Of course you can't ever really say, for certain, how a book would have been received if you reversed the genders of its author and protagonist, but something tells me that a book about a red-haired girl who plays the lute and becomes the most powerful sorceress who ever lived by the time she's seventeen, and who has a series of exciting sexy encounters with supernatural creatures, would not have been quite so readily inducted into the canon of a genre still very uncertain about its mainstream reputation.

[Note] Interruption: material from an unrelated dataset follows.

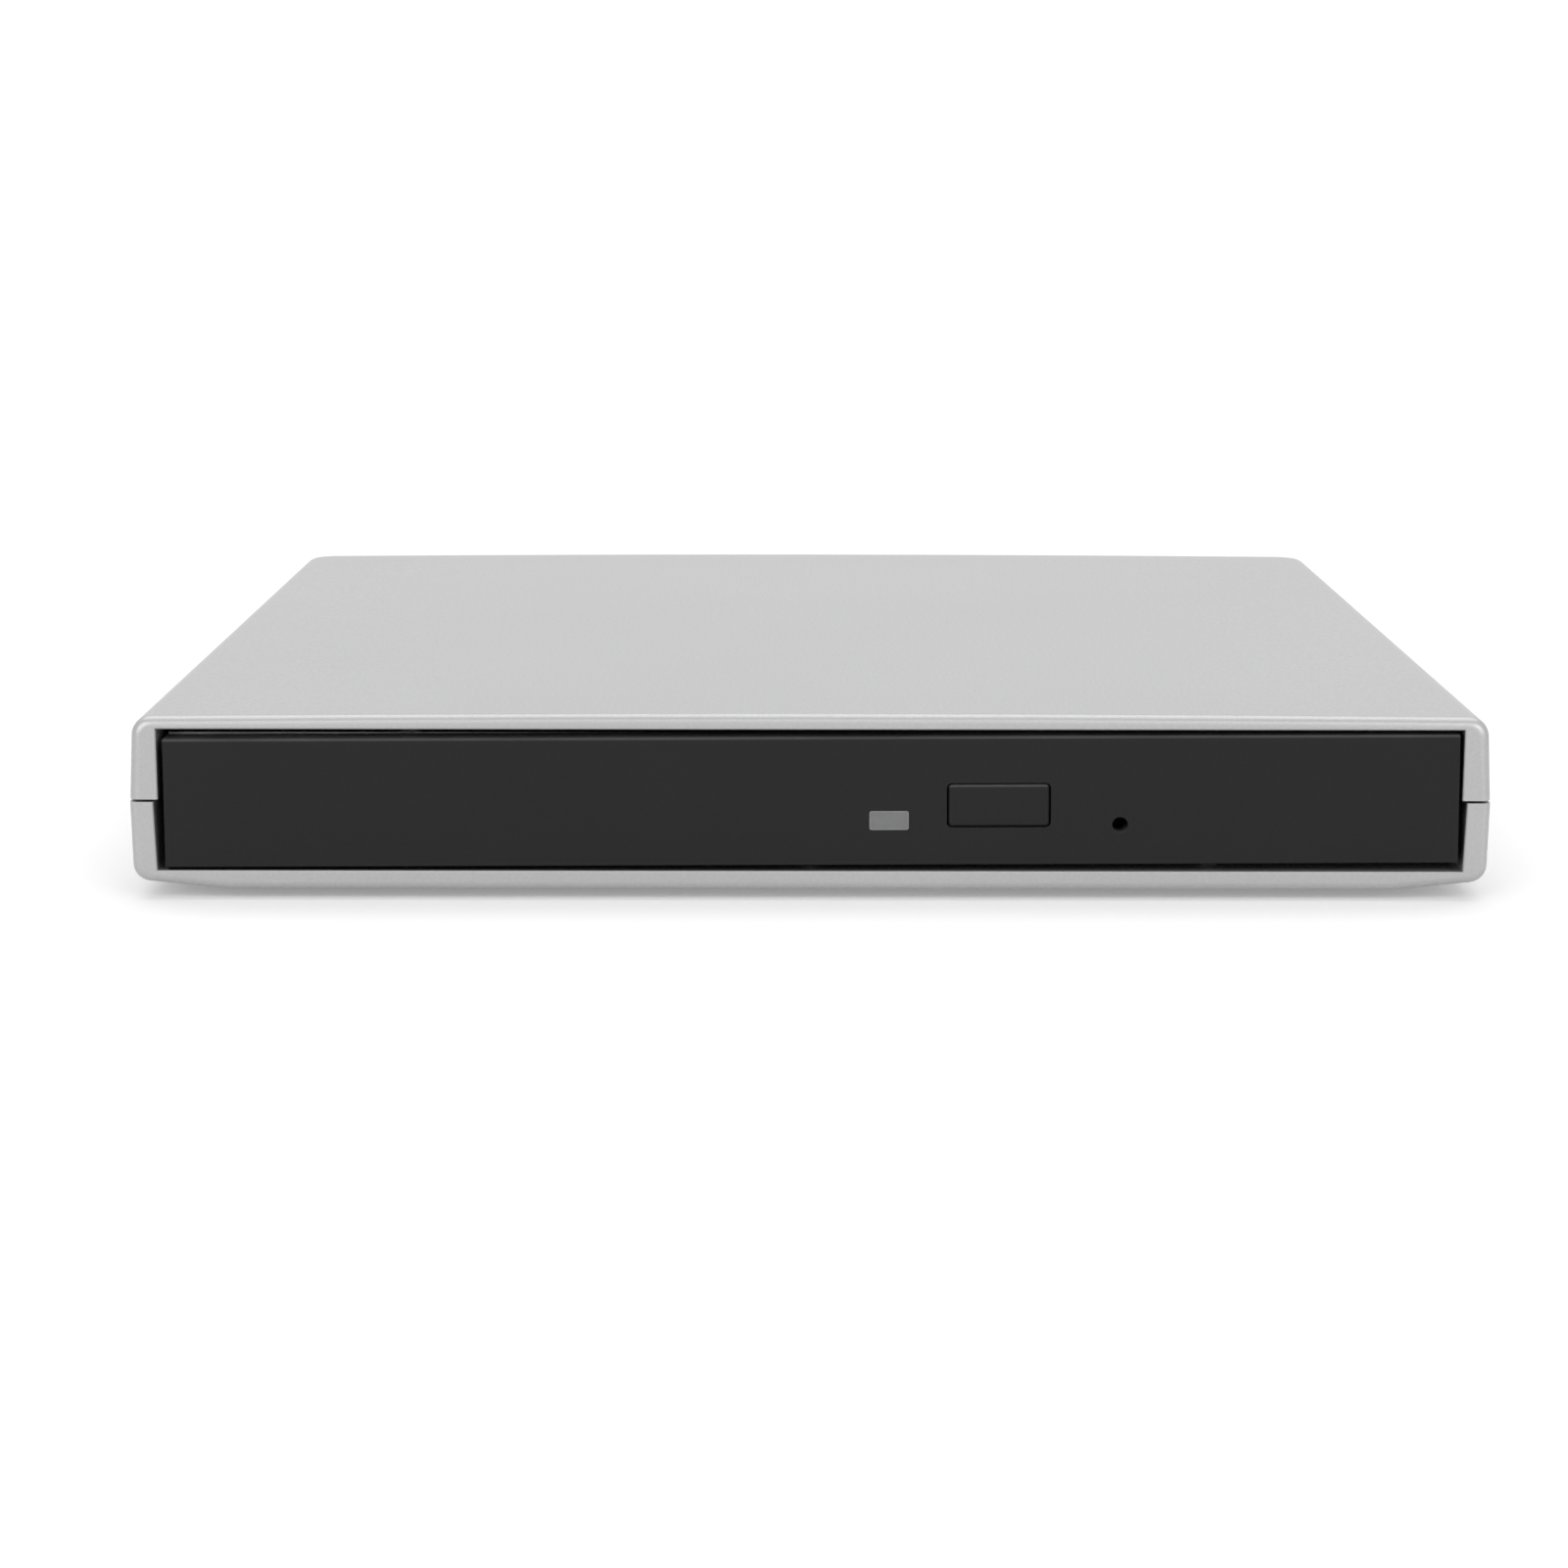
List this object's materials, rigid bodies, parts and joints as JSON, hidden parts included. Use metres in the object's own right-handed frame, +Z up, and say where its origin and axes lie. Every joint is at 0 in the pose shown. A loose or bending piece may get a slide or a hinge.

This, by the way, is why I love Ferretbrain.  And have a very low tolerance for reflexive bashing of Twilight.  Some of it, I'm convinced, is straight up fear/disdain of catching girl cooties.  Some of it is under the guise of a "concerned citizen," in this case people who say it's "bad for girls" - it's bad for young girls to idolize unhealthy relationships, but apparently it's totally fine for young boys to idolize unhealthy relationships.  Female wish fulfillment must be guarded very tightly so that it doesn't go down bad paths and stays on a realistic straight-and-narrow, but male wish fulfillment?  Boys will be boys.  Or even better, that's just entertainment!  Or I guess in this case, that's the standard-bearer. 

Boy, when I become famous some day and someone asks me in some well-meaning interview which genre (out of science fiction/fantasy/horror) is the least hospitable to female writers and readers, it's going to be so hard to decide!